What you should do: Please print all of the material below, word for word.
— begin Dataset extract —
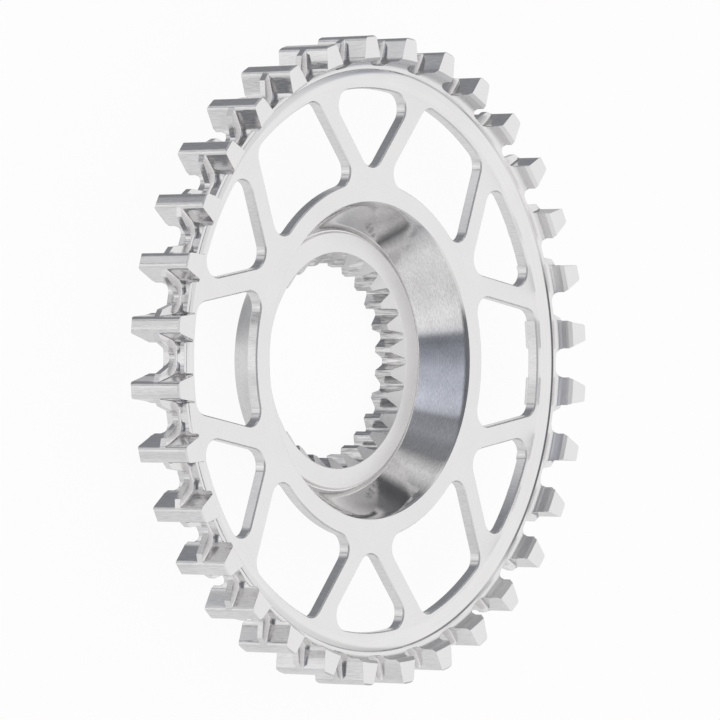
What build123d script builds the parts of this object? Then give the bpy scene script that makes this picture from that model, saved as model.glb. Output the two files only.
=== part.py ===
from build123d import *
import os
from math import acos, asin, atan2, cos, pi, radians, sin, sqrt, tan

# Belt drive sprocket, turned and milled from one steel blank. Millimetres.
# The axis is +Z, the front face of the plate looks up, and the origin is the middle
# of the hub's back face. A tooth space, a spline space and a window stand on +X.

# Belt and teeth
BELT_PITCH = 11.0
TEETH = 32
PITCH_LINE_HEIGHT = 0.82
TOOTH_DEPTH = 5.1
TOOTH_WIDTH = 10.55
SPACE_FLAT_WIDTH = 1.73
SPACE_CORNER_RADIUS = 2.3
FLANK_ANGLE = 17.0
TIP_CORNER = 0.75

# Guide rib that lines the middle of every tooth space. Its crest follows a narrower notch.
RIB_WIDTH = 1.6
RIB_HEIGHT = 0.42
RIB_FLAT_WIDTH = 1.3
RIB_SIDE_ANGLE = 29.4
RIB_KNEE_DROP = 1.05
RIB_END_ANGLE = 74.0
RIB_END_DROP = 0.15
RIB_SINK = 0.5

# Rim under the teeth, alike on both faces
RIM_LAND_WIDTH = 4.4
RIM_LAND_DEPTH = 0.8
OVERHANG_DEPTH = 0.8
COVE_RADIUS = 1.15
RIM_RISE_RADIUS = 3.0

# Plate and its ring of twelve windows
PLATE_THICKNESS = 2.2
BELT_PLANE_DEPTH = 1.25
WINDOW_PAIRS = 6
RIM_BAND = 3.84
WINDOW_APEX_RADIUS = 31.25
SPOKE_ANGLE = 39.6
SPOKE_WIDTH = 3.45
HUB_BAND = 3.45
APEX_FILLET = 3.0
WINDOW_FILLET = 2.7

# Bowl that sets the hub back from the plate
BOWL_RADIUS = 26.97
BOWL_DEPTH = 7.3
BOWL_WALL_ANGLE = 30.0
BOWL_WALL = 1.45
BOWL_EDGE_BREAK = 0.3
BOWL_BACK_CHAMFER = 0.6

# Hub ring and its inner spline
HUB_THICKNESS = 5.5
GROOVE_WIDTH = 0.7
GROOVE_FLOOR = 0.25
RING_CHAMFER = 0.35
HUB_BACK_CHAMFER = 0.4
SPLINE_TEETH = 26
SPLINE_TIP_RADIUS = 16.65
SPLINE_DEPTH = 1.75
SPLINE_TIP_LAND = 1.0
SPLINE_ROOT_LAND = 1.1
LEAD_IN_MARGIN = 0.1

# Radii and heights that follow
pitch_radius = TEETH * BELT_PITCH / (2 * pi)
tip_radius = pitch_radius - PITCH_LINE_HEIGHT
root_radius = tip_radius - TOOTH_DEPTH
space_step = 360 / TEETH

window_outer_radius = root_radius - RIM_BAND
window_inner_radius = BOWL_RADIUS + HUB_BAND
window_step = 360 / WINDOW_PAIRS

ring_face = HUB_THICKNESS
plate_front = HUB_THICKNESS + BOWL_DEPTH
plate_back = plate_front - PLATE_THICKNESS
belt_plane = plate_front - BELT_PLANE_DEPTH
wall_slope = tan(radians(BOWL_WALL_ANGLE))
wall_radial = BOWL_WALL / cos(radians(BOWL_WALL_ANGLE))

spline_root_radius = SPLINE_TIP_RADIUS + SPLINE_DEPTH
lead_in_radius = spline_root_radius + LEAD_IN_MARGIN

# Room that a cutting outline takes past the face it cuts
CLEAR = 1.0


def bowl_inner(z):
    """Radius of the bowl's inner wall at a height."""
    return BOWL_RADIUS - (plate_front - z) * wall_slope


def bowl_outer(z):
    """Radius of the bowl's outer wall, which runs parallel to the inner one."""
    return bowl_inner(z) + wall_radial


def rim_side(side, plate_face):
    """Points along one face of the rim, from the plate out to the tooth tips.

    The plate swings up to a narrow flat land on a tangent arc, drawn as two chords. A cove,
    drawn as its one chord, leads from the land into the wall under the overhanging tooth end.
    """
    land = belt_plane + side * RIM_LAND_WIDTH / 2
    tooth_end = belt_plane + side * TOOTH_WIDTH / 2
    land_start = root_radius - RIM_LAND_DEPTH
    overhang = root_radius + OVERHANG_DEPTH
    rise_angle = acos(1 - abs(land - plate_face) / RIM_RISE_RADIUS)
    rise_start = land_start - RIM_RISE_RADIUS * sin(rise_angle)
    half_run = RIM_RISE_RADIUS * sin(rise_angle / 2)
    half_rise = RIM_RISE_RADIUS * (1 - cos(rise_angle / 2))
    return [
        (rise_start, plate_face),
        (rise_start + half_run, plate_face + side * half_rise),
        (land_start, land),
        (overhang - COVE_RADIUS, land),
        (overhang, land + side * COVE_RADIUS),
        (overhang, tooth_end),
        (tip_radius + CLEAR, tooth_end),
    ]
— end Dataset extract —
Answer to the problem:
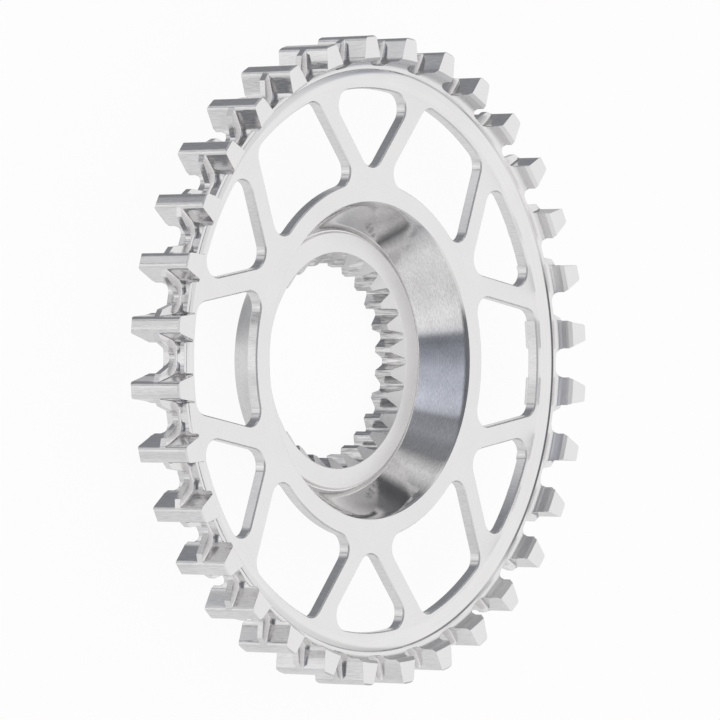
What build123d script builds the parts of this object? Then give the bpy scene script that makes this picture from that model, saved as model.glb. Output the two files only.
=== part.py ===
from build123d import *
import os
from math import acos, asin, atan2, cos, pi, radians, sin, sqrt, tan

# Belt drive sprocket, turned and milled from one steel blank. Millimetres.
# The axis is +Z, the front face of the plate looks up, and the origin is the middle
# of the hub's back face. A tooth space, a spline space and a window stand on +X.

# Belt and teeth
BELT_PITCH = 11.0
TEETH = 32
PITCH_LINE_HEIGHT = 0.82
TOOTH_DEPTH = 5.1
TOOTH_WIDTH = 10.55
SPACE_FLAT_WIDTH = 1.73
SPACE_CORNER_RADIUS = 2.3
FLANK_ANGLE = 17.0
TIP_CORNER = 0.75

# Guide rib that lines the middle of every tooth space. Its crest follows a narrower notch.
RIB_WIDTH = 1.6
RIB_HEIGHT = 0.42
RIB_FLAT_WIDTH = 1.3
RIB_SIDE_ANGLE = 29.4
RIB_KNEE_DROP = 1.05
RIB_END_ANGLE = 74.0
RIB_END_DROP = 0.15
RIB_SINK = 0.5

# Rim under the teeth, alike on both faces
RIM_LAND_WIDTH = 4.4
RIM_LAND_DEPTH = 0.8
OVERHANG_DEPTH = 0.8
COVE_RADIUS = 1.15
RIM_RISE_RADIUS = 3.0

# Plate and its ring of twelve windows
PLATE_THICKNESS = 2.2
BELT_PLANE_DEPTH = 1.25
WINDOW_PAIRS = 6
RIM_BAND = 3.84
WINDOW_APEX_RADIUS = 31.25
SPOKE_ANGLE = 39.6
SPOKE_WIDTH = 3.45
HUB_BAND = 3.45
APEX_FILLET = 3.0
WINDOW_FILLET = 2.7

# Bowl that sets the hub back from the plate
BOWL_RADIUS = 26.97
BOWL_DEPTH = 7.3
BOWL_WALL_ANGLE = 30.0
BOWL_WALL = 1.45
BOWL_EDGE_BREAK = 0.3
BOWL_BACK_CHAMFER = 0.6

# Hub ring and its inner spline
HUB_THICKNESS = 5.5
GROOVE_WIDTH = 0.7
GROOVE_FLOOR = 0.25
RING_CHAMFER = 0.35
HUB_BACK_CHAMFER = 0.4
SPLINE_TEETH = 26
SPLINE_TIP_RADIUS = 16.65
SPLINE_DEPTH = 1.75
SPLINE_TIP_LAND = 1.0
SPLINE_ROOT_LAND = 1.1
LEAD_IN_MARGIN = 0.1

# Radii and heights that follow
pitch_radius = TEETH * BELT_PITCH / (2 * pi)
tip_radius = pitch_radius - PITCH_LINE_HEIGHT
root_radius = tip_radius - TOOTH_DEPTH
space_step = 360 / TEETH

window_outer_radius = root_radius - RIM_BAND
window_inner_radius = BOWL_RADIUS + HUB_BAND
window_step = 360 / WINDOW_PAIRS

ring_face = HUB_THICKNESS
plate_front = HUB_THICKNESS + BOWL_DEPTH
plate_back = plate_front - PLATE_THICKNESS
belt_plane = plate_front - BELT_PLANE_DEPTH
wall_slope = tan(radians(BOWL_WALL_ANGLE))
wall_radial = BOWL_WALL / cos(radians(BOWL_WALL_ANGLE))

spline_root_radius = SPLINE_TIP_RADIUS + SPLINE_DEPTH
lead_in_radius = spline_root_radius + LEAD_IN_MARGIN

# Room that a cutting outline takes past the face it cuts
CLEAR = 1.0


def bowl_inner(z):
    """Radius of the bowl's inner wall at a height."""
    return BOWL_RADIUS - (plate_front - z) * wall_slope


def bowl_outer(z):
    """Radius of the bowl's outer wall, which runs parallel to the inner one."""
    return bowl_inner(z) + wall_radial


def rim_side(side, plate_face):
    """Points along one face of the rim, from the plate out to the tooth tips.

    The plate swings up to a narrow flat land on a tangent arc, drawn as two chords. A cove,
    drawn as its one chord, leads from the land into the wall under the overhanging tooth end.
    """
    land = belt_plane + side * RIM_LAND_WIDTH / 2
    tooth_end = belt_plane + side * TOOTH_WIDTH / 2
    land_start = root_radius - RIM_LAND_DEPTH
    overhang = root_radius + OVERHANG_DEPTH
    rise_angle = acos(1 - abs(land - plate_face) / RIM_RISE_RADIUS)
    rise_start = land_start - RIM_RISE_RADIUS * sin(rise_angle)
    half_run = RIM_RISE_RADIUS * sin(rise_angle / 2)
    half_rise = RIM_RISE_RADIUS * (1 - cos(rise_angle / 2))
    return [
        (rise_start, plate_face),
        (rise_start + half_run, plate_face + side * half_rise),
        (land_start, land),
        (overhang - COVE_RADIUS, land),
        (overhang, land + side * COVE_RADIUS),
        (overhang, tooth_end),
        (tip_radius + CLEAR, tooth_end),
    ]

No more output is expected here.